Reproduce, word for word, every line from the first one down to the line containing "sizes are in mm.", and nothing else.

Material provided >>
----

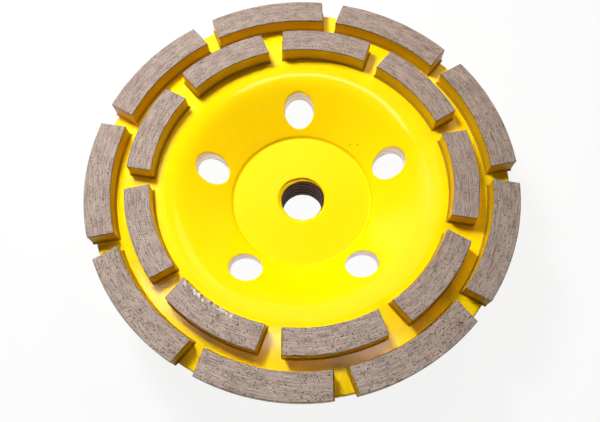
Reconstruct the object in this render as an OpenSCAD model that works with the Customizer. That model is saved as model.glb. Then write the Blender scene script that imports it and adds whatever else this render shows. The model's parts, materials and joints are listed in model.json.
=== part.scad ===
// Double row cup wheel for an angle grinder
//
// A pressed and turned steel cup with a threaded hub carries two rings of
// diamond segments on its flat rim. The wheel lies on the back of its hub,
// with the segments up. The origin is the centre of the hub's back face and
// +Z points along the axis towards the grinding face. All sizes are in mm.

/* [Wheel] */
// Diameter over the outer ring of segments
wheel_d = 115; // [100:1:180]
// Height from the hub's back face to the grinding face
wheel_h = 28.6; // [26:0.2:40]
// Depth from the grinding face down to the flat floor of the cup
cup_depth = 16.6; // [14:0.2:20]

/* [Cup] */
// Thickness of the steel wall
wall_t = 3.8; // [2.5:0.1:5]
// How far the outer segments reach past the rim's edge
rim_overhang = 0.9; // [0:0.1:2]
// Diameter of the flat floor of the cup
floor_d = 40; // [34:0.5:46]
// Height of the short steep step around the floor
floor_step_h = 0.9; // [0.5:0.1:2]
// Radius of the bend where the wall turns into the flat rim, on the open side
rim_bend_r = 14; // [6:0.5:16]
// Width of the flat rim left inside the inner segments
rim_ledge = 0.3; // [0.1:0.1:2]
// Radius on the rim's two outer edges
rim_edge_r = 0.5; // [0.2:0.1:1]

/* [Hub] */
// Diameter of the turned boss on the back
boss_d = 30; // [24:0.5:33]
// Radius where the boss meets the back of the cup
boss_fillet_r = 1.5; // [0.5:0.1:2.5]
// Bevel on the boss's back edge
boss_bevel = 0.8; // [0.3:0.1:1.5]
// Nominal diameter of the spindle thread
thread_d = 14; // [12:1:16]
// Pitch of the spindle thread
thread_pitch = 2; // [1:0.25:2]
// Bevel at both mouths of the thread, measured out from its bore
thread_bevel = 1; // [0.6:0.1:1.5]

/* [Air holes] */
// Number of holes through the cup's wall
air_holes = 5; // [3:1:8]
// Diameter of an air hole
air_hole_d = 8.8; // [5:0.1:10]
// Diameter of the circle that the holes' centres lie on
air_hole_pcd = 53.3; // [50:0.1:56]
// Angle of the first hole from the +X axis
air_hole_start = 32; // [0:1:72]

/* [Segments] */
// Height of a segment above the rim
seg_h = 4.8; // [3:0.1:8]
// Width of an outer segment across the ring
outer_seg_w = 6.9; // [5:0.1:8]
// Width of an inner segment across the ring
inner_seg_w = 6.7; // [5:0.1:8]
// Gap between the two rings
ring_gap = 3.6; // [2:0.1:5]
// Length of an outer segment, straight across its two outer corners
outer_seg_len = 33.4; // [24:0.2:36]
// Length of an inner segment, straight across its two outer corners
inner_seg_len = 26; // [18:0.2:28]
// Slant of a segment's ends from its middle line, narrower towards the axis
end_slant = 9.5; // [0:0.5:15]
// Angle of the first outer segment's middle from the +X axis
outer_start = 33; // [0:1:40]
// Angle of the first inner segment's middle from the +X axis
inner_start = 13; // [0:1:40]

/* [Hidden] */
// Each ring has this many segments, evenly spaced
seg_count = 9;

$fn = 96;
seg_step = 360 / seg_count;
// Chords in one rounded stretch of the cup's section
arc_steps = 8;
// Overlap that keeps a cut clean
cut = 1;

paint = [1.0, 0.86, 0.0];
ground_matrix = [0.72, 0.68, 0.65];

// Heights above the hub's back face
floor_z = wheel_h - cup_depth;
rim_z = wheel_h - seg_h;
back_z = floor_z - wall_t;

// Radii from the axis
rim_r = wheel_d / 2 - rim_overhang;
floor_r = floor_d / 2;
boss_r = boss_d / 2;
thread_bore_r = thread_d / 2 - thread_pitch / 2;
thread_mouth_r = thread_bore_r + thread_bevel;
outer_seg_in_r = wheel_d / 2 - outer_seg_w;
inner_seg_out_r = outer_seg_in_r - ring_gap;
inner_seg_in_r = inner_seg_out_r - inner_seg_w;

// The step around the floor is steeper than the wall, and both its corners
// are rounded by the press.
step_angle = 62;
step_foot_r = 0.6;
step_top_r = 1.6;
step_run = floor_step_h / tan(step_angle);

// The flat rim starts just inside the inner segments, and the wall's straight
// part fills what the bend leaves down to the step. On a small wheel the
// bend gets tighter, so that the wall is never steeper than steepest_wall.
floor_edge = [floor_r, floor_z];
step_top = [floor_r + step_run, floor_z + floor_step_h];
flat_r = inner_seg_in_r - rim_ledge;
wall_run = flat_r - step_top[0];
wall_rise = rim_z - step_top[1];
steepest_wall = 60;
steepest_half = tan(steepest_wall / 2);
tightest_r = (wall_rise + (2 * wall_run * steepest_half - wall_rise) / pow(steepest_half, 2)) / 2;
bend_r = min(rim_bend_r, tightest_r);
bend_room = sqrt(pow(wall_run, 2) - (2 * bend_r - wall_rise) * wall_rise);
wall_angle = 2 * atan(wall_rise / (wall_run + bend_room));
wall_top = [flat_r - bend_r * tan(wall_angle / 2), rim_z];

// The back follows the open side at the wall's thickness, also in the bend.
back_shift = wall_t * tan(wall_angle / 2);
back_wall_top = [wall_top[0] + back_shift, rim_z - wall_t];
back_wall_foot = [back_wall_top[0] - (back_wall_top[1] - back_z) / tan(wall_angle), back_z];
back_foot_bend_r = 3;

function unit(v) = v / norm(v);

// Arc of radius r that rounds corner b of the path a, b, c
function rounded(a, b, c, r, steps = arc_steps) =
    let (
        to_a = unit(a - b),
        to_c = unit(c - b),
        half = acos(to_a * to_c) / 2,
        middle = b + unit(to_a + to_c) * r / sin(half),
        start = b + to_a * r / tan(half) - middle,
        end = b + to_c * r / tan(half) - middle,
        turn = acos(start * end / (r * r)),
        side = start[0] * end[1] - start[1] * end[0] > 0 ? 1 : -1
    )
    [for (i = [0:steps])
        let (t = side * turn * i / steps)
        middle + [start[0] * cos(t) - start[1] * sin(t), start[0] * sin(t) + start[1] * cos(t)]];

// Half section of the steel cup: bore side first, then the open side out to
// the rim, and back along the underside to the boss
function cup_section() = concat(
    [[thread_bore_r, thread_bevel], [thread_bore_r, floor_z - thread_bevel], [thread_mouth_r, floor_z]],
    rounded([0, floor_z], floor_edge, step_top, step_foot_r, 4),
    rounded(floor_edge, step_top, wall_top, step_top_r, 4),
    rounded(step_top, wall_top, [rim_r, rim_z], bend_r),
    rounded(wall_top, [rim_r, rim_z], [rim_r, rim_z - wall_t], rim_edge_r, 4),
    rounded([rim_r, rim_z], [rim_r, rim_z - wall_t], back_wall_top, rim_edge_r, 4),
    rounded([rim_r, rim_z - wall_t], back_wall_top, back_wall_foot, bend_r - wall_t),
    rounded(back_wall_top, back_wall_foot, [boss_r, back_z], back_foot_bend_r),
    rounded(back_wall_foot, [boss_r, back_z], [boss_r, 0], boss_fillet_r, 4),
    [[boss_r, boss_bevel], [boss_r - boss_bevel, 0], [thread_mouth_r, 0]]
);

// One air hole, cut parallel to the axis through the sloping wall
module air_hole() {
    translate([air_hole_pcd / 2, 0, -cut])
        cylinder(d = air_hole_d, h = wheel_h + cut);
}

module cup_body() {
    color(paint)
        difference() {
            rotate_extrude($fn = 180)
                polygon(cup_section());
            for (i = [0:air_holes - 1])
                rotate(air_hole_start + i * 360 / air_holes)
                    air_hole();
        }
}

// Outline of a segment that lies across the +X axis: the ring between two
// radii, cut by two slanting ends that leave the outer corners len apart
module segment_outline(in_r, out_r, len) {
    corner_x = sqrt(pow(out_r, 2) - pow(len / 2, 2));
    near_x = corner_x - 2 * (out_r - in_r);
    far_x = out_r + cut;
    function end_y(x) = len / 2 + (x - corner_x) * tan(end_slant);
    intersection() {
        difference() {
            circle(r = out_r, $fn = 360);
            circle(r = in_r, $fn = 360);
        }
        polygon([
            [near_x, -end_y(near_x)],
            [far_x, -end_y(far_x)],
            [far_x, end_y(far_x)],
            [near_x, end_y(near_x)]
        ]);
    }
}

// A segment standing on the rim plane
module segment(in_r, out_r, len) {
    color(ground_matrix)
        translate([0, 0, rim_z])
            linear_extrude(seg_h)
                segment_outline(in_r, out_r, len);
}

module outer_segment(i) {
    rotate(outer_start + (i - 1) * seg_step)
        segment(outer_seg_in_r, wheel_d / 2, outer_seg_len);
}

module inner_segment(i) {
    rotate(inner_start + (i - 1) * seg_step)
        segment(inner_seg_in_r, inner_seg_out_r, inner_seg_len);
}

cup_body();
for (i = [1:seg_count])
    outer_segment(i);
for (i = [1:seg_count])
    inner_segment(i);
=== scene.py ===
# %% [markdown]
# # A double row cup wheel
# The real object is a dished steel cup, painted yellow, with two rings of
# diamond segments brazed on its rim. This lesson dresses the exact solids
# of that wheel with finely made meshes and worn finishes. It starts from
# the solids, because they fix every size and place. All lengths are in
# metres, so a size in millimetres is written as a number times `mm`.

# %% Load the solids
import json
import math

import bmesh
import bpy
import numpy as np
from mathutils import Matrix, Vector, noise


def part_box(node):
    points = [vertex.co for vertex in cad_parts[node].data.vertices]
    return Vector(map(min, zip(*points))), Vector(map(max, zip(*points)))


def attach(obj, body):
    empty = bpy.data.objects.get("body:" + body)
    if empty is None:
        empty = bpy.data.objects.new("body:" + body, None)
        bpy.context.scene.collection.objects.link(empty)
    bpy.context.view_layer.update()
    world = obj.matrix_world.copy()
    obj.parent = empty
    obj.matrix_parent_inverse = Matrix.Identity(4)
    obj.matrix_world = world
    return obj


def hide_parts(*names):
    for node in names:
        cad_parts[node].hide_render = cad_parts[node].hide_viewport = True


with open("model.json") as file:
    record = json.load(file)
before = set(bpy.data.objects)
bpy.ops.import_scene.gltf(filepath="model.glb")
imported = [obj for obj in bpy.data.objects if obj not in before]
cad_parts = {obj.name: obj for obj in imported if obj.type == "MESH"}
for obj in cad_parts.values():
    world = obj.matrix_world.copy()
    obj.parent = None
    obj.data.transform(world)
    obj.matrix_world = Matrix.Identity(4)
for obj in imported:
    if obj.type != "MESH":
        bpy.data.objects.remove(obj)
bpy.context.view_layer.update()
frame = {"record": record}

mm = 0.001

# %% [markdown]
# ## Sizes
# What the solids can tell is read from them: the rim, the segments' tops
# and the thread. The few sizes below are the cup's own section, as a maker
# would dimension it on a drawing. A wheel is a turned part, so one half
# section says almost everything about it.

# %% Read and name the sizes
cup_low, cup_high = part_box("cup_body")
outer_low, outer_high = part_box("outer_segment_1")
mounts = {mount["name"]: mount for mount in frame["record"]["mounts"]}

seg_h = outer_high.z - outer_low.z
rim_z = cup_high.z
wheel_h = outer_high.z
crest_r = mounts["spindle_thread"]["dims"]["r_mm"] * mm

wheel_r = 57.5 * mm
rim_r = wheel_r - 0.9 * mm
wall_t = 3.8 * mm
floor_r = 20 * mm
floor_z = wheel_h - 16.6 * mm
step_h = 0.9 * mm
step_angle = math.radians(62)
boss_r = 15 * mm
boss_bevel = 0.8 * mm
mouth_r = crest_r + 1.0 * mm
outer_w = 6.9 * mm
inner_w = 6.7 * mm
ring_gap = 3.6 * mm
outer_in_r = wheel_r - outer_w
inner_out_r = outer_in_r - ring_gap
inner_in_r = inner_out_r - inner_w
print("rim height", round(rim_z / mm, 2), "cup floor", round(floor_z / mm, 2), "mm")

# %% [markdown]
# ## Camera
# The photograph was taken from close by, so near parts look clearly larger
# than far ones. A camera's place can be worked out from such a picture: the
# corners of all the segments lie on known circles, and only one camera puts
# them where they are. This one stands above the wheel and a little in front
# of it, and is turned slightly about its own line of sight.

# %% Place the camera
camera_place = Vector((15.6, -63.9, 168.9)) * mm
camera_target = Vector((1.9, -10.1, 28.6)) * mm
camera_roll = math.radians(-1.97)

camera_data = bpy.data.cameras.new("camera")
camera_data.sensor_width = 36
camera_data.lens = 35.0
camera_data.clip_start = 5 * mm
camera = bpy.data.objects.new("camera", camera_data)
bpy.context.scene.collection.objects.link(camera)
camera.location = camera_place
look = (camera_target - camera_place).to_track_quat("-Z", "Y").to_matrix()
camera.rotation_euler = (look @ Matrix.Rotation(camera_roll, 3, "Z")).to_euler()
bpy.context.scene.camera = camera
print("camera distance", round((camera_target - camera_place).length / mm, 1), "mm")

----

Written answer >>
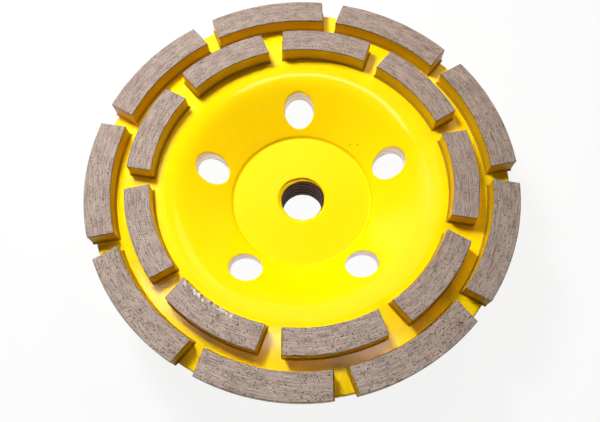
Reconstruct the object in this render as an OpenSCAD model that works with the Customizer. That model is saved as model.glb. Then write the Blender scene script that imports it and adds whatever else this render shows. The model's parts, materials and joints are listed in model.json.
=== part.scad ===
// Double row cup wheel for an angle grinder
//
// A pressed and turned steel cup with a threaded hub carries two rings of
// diamond segments on its flat rim. The wheel lies on the back of its hub,
// with the segments up. The origin is the centre of the hub's back face and
// +Z points along the axis towards the grinding face. All sizes are in mm.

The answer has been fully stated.